• PROBLEM DESCRIPTION:
Begin with the line that contains "blade.data.shade_smooth()" and continue down through the line that contains "for node in"; reproduce those lines exactly and only those.
******
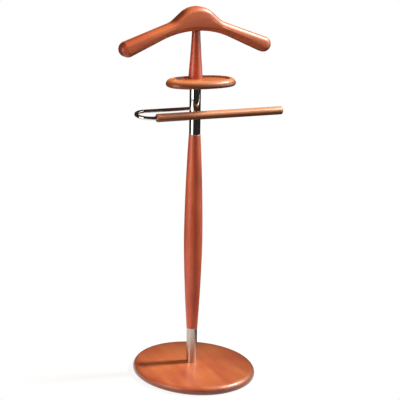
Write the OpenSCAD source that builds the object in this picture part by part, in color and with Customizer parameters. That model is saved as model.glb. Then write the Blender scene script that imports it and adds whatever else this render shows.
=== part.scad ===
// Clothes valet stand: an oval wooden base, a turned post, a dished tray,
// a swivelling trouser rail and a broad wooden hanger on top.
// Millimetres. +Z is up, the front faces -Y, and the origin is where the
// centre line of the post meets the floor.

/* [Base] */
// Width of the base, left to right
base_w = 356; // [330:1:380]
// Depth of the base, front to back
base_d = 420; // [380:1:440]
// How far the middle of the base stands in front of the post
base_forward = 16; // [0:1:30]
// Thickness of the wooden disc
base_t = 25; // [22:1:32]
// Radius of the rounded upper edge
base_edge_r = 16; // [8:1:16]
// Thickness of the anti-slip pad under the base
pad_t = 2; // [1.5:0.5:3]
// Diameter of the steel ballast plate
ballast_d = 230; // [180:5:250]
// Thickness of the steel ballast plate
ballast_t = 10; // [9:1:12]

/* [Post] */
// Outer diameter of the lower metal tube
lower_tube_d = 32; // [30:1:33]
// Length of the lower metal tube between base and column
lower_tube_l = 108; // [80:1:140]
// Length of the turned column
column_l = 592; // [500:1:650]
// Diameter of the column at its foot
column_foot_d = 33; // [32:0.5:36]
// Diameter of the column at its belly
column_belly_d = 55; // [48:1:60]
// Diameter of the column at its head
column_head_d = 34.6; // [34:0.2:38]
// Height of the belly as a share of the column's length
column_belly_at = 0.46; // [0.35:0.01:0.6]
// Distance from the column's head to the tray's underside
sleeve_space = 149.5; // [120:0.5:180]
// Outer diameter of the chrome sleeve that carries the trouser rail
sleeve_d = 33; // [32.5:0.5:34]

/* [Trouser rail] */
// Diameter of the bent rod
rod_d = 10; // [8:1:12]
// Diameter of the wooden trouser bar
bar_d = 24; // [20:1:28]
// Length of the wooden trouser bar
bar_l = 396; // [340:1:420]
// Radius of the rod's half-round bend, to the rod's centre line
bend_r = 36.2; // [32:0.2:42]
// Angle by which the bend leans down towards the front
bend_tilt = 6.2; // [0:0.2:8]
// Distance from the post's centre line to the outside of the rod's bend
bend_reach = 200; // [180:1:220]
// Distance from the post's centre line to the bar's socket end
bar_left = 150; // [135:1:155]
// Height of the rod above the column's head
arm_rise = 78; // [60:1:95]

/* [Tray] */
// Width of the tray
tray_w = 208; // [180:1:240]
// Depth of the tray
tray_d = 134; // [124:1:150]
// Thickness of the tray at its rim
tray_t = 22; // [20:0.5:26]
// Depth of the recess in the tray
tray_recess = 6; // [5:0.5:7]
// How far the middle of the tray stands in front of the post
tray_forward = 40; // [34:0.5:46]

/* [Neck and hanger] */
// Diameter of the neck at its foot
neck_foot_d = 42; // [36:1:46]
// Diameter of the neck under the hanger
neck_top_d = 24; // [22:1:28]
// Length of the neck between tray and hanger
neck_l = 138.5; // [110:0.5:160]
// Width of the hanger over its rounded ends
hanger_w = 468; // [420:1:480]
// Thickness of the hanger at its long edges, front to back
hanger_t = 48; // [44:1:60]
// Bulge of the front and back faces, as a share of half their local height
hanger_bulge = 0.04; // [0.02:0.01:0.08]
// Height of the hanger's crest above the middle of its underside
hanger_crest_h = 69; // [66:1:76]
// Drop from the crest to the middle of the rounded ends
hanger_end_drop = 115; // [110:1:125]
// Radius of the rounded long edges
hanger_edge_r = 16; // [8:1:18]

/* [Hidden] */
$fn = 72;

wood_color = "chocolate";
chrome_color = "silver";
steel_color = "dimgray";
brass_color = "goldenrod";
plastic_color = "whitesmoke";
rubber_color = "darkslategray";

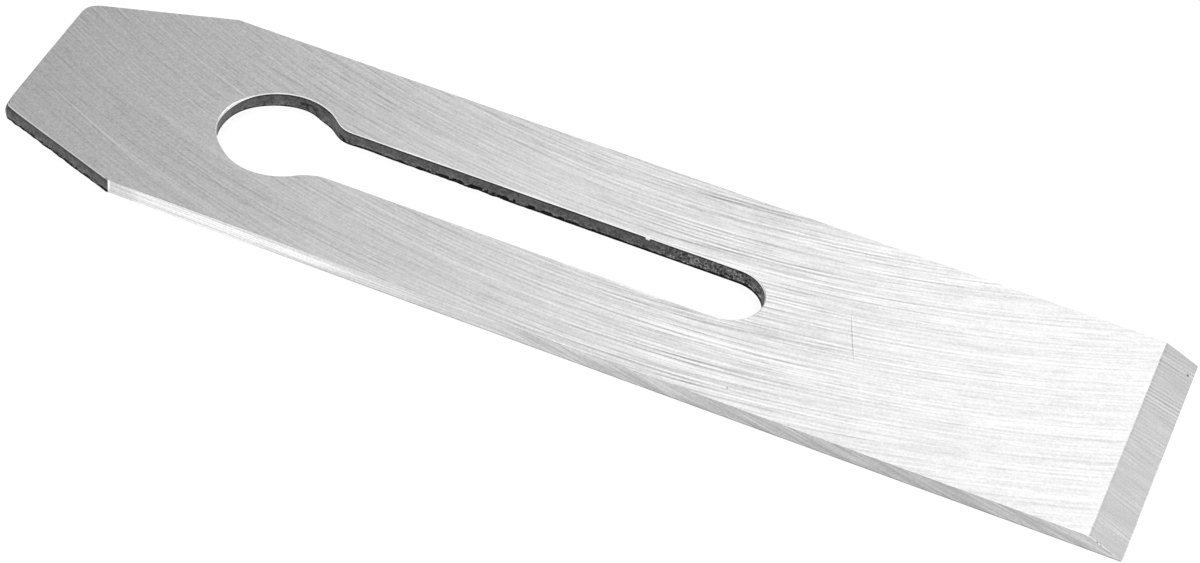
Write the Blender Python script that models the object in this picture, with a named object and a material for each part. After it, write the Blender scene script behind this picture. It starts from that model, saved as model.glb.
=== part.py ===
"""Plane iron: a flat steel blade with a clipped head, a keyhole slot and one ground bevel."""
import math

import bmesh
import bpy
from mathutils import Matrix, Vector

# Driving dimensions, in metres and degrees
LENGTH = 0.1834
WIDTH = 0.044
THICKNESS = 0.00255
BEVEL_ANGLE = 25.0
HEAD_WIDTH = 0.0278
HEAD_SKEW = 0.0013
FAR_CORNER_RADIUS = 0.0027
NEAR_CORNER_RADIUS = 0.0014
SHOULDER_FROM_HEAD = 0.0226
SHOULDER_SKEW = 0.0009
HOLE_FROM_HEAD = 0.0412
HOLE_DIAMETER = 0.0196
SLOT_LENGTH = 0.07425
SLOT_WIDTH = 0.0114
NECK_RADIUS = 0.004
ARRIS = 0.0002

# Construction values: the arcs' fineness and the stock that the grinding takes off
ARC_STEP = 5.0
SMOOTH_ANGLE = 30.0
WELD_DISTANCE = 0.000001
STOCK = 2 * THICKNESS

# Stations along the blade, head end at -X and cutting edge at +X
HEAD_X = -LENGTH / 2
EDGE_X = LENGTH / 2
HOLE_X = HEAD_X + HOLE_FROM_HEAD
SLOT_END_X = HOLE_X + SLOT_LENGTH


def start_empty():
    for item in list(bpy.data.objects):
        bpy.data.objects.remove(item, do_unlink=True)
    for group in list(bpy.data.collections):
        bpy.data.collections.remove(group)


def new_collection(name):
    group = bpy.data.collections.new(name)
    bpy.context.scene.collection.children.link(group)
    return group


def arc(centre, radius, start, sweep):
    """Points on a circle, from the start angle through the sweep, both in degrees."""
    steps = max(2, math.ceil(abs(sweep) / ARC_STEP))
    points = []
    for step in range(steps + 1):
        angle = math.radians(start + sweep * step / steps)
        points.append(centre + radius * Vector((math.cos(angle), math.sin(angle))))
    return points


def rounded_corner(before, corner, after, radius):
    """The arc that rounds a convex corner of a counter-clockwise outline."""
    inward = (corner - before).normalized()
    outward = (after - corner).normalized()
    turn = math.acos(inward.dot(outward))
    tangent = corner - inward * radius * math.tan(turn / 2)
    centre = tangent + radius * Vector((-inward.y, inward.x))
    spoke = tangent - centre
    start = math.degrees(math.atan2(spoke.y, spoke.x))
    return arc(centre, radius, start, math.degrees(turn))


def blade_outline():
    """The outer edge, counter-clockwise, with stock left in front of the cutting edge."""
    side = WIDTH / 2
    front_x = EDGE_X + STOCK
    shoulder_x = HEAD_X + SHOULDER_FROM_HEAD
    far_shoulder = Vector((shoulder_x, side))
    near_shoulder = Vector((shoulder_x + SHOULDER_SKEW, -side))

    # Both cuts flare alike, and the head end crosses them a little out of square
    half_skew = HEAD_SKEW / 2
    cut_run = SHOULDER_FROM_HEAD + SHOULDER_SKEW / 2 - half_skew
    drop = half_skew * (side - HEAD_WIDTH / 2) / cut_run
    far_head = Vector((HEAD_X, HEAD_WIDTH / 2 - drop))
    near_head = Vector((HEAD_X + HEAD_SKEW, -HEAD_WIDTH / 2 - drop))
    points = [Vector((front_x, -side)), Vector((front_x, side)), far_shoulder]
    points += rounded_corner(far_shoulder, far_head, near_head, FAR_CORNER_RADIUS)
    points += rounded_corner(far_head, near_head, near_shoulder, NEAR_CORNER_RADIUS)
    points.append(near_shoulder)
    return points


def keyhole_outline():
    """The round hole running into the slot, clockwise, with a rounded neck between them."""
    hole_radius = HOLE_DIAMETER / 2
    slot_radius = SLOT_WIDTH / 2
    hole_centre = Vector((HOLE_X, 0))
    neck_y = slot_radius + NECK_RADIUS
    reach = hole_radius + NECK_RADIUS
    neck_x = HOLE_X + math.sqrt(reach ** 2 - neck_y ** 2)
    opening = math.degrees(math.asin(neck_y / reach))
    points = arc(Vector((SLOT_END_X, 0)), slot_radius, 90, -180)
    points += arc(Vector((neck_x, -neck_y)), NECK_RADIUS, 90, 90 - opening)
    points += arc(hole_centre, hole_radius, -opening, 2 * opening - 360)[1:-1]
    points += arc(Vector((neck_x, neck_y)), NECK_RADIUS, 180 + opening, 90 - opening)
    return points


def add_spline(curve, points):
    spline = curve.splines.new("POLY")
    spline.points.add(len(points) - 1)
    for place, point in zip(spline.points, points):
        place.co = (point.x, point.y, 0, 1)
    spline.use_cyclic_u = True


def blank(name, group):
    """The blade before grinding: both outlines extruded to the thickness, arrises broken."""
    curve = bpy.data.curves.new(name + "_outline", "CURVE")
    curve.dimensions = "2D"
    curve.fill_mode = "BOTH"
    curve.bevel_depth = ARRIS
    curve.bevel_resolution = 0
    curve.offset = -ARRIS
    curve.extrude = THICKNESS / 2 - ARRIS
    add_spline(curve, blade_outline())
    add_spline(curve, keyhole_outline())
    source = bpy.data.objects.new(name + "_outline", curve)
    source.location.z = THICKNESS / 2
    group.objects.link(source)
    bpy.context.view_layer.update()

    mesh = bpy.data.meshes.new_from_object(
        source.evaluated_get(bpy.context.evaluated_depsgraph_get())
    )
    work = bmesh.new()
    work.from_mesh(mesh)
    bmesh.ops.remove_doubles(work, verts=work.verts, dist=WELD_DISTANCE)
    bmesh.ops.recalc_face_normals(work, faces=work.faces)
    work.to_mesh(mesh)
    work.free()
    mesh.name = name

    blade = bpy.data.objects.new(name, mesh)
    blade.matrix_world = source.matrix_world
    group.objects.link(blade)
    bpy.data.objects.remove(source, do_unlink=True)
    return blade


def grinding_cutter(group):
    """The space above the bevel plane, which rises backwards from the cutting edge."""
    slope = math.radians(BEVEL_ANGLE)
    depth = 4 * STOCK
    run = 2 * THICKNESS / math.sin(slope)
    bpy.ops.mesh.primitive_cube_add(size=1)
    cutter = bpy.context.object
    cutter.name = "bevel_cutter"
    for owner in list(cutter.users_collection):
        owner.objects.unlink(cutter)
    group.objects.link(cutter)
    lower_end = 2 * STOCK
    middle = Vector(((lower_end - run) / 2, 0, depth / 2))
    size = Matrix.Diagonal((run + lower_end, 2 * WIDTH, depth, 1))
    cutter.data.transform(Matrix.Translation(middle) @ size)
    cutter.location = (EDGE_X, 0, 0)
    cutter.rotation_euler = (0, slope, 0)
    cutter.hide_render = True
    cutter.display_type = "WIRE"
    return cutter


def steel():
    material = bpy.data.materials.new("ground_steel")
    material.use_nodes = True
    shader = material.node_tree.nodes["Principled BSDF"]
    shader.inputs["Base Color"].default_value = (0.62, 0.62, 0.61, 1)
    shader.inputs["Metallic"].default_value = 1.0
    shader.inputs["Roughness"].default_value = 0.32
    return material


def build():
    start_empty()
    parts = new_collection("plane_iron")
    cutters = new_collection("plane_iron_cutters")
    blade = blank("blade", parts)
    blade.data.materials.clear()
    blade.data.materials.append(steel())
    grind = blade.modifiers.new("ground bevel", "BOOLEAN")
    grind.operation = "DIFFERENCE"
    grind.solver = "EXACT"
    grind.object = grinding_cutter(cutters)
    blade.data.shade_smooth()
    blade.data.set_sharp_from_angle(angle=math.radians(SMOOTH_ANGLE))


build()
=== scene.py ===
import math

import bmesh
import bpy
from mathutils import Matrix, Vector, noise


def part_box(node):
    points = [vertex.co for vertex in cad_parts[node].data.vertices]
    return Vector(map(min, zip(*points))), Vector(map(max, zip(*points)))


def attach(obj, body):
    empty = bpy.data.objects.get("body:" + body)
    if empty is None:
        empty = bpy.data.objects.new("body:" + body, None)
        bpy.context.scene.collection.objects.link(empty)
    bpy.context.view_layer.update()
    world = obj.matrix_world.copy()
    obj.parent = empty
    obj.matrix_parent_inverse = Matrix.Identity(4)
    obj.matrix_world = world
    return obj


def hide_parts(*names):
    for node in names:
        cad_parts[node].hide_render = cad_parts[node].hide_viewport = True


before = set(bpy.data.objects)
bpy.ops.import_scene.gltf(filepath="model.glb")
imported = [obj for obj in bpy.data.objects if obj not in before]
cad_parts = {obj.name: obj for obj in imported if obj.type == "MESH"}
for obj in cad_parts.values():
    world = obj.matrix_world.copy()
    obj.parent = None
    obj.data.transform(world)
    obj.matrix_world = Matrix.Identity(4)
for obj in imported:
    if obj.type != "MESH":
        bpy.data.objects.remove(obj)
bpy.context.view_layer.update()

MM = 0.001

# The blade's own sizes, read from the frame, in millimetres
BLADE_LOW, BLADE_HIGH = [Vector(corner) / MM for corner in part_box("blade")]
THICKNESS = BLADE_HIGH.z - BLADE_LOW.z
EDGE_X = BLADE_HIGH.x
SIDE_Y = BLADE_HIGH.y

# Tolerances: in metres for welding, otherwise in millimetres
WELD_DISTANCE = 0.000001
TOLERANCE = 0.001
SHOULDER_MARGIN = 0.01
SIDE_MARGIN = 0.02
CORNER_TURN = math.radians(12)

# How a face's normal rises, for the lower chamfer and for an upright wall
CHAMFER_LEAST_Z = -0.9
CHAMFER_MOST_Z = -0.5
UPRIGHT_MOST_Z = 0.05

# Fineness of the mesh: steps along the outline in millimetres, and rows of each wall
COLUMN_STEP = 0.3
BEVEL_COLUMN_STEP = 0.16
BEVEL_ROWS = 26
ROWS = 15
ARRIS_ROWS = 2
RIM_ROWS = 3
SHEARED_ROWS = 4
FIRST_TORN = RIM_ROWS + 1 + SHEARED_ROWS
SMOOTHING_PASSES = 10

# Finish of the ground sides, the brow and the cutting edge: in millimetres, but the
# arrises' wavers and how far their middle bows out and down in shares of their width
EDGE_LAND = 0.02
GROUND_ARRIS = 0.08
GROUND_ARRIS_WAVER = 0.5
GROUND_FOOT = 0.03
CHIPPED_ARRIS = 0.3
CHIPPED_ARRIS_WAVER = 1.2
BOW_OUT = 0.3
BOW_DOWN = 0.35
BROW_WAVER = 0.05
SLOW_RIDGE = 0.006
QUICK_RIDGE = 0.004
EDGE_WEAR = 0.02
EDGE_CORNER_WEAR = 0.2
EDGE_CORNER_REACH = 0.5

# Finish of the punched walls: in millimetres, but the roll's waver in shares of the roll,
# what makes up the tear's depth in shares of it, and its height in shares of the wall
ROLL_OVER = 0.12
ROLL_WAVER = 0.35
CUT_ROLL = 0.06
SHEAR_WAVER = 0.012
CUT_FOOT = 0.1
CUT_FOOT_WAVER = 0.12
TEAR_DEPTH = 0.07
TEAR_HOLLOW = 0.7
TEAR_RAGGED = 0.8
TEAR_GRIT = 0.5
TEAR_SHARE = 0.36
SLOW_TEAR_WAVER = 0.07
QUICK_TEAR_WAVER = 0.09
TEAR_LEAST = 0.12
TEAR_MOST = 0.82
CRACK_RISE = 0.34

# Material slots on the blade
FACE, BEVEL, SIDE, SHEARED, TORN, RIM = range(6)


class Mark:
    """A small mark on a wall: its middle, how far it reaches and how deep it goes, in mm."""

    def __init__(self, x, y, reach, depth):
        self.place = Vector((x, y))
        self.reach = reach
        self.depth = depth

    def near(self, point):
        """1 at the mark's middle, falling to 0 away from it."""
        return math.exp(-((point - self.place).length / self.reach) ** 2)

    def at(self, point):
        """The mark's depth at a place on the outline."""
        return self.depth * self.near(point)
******
• TASK RESPONSE:
    blade.data.shade_smooth()
    blade.data.set_sharp_from_angle(angle=math.radians(SMOOTH_ANGLE))


build()
=== scene.py ===
import math

import bmesh
import bpy
from mathutils import Matrix, Vector, noise


def part_box(node):
    points = [vertex.co for vertex in cad_parts[node].data.vertices]
    return Vector(map(min, zip(*points))), Vector(map(max, zip(*points)))


def attach(obj, body):
    empty = bpy.data.objects.get("body:" + body)
    if empty is None:
        empty = bpy.data.objects.new("body:" + body, None)
        bpy.context.scene.collection.objects.link(empty)
    bpy.context.view_layer.update()
    world = obj.matrix_world.copy()
    obj.parent = empty
    obj.matrix_parent_inverse = Matrix.Identity(4)
    obj.matrix_world = world
    return obj


def hide_parts(*names):
    for node in names:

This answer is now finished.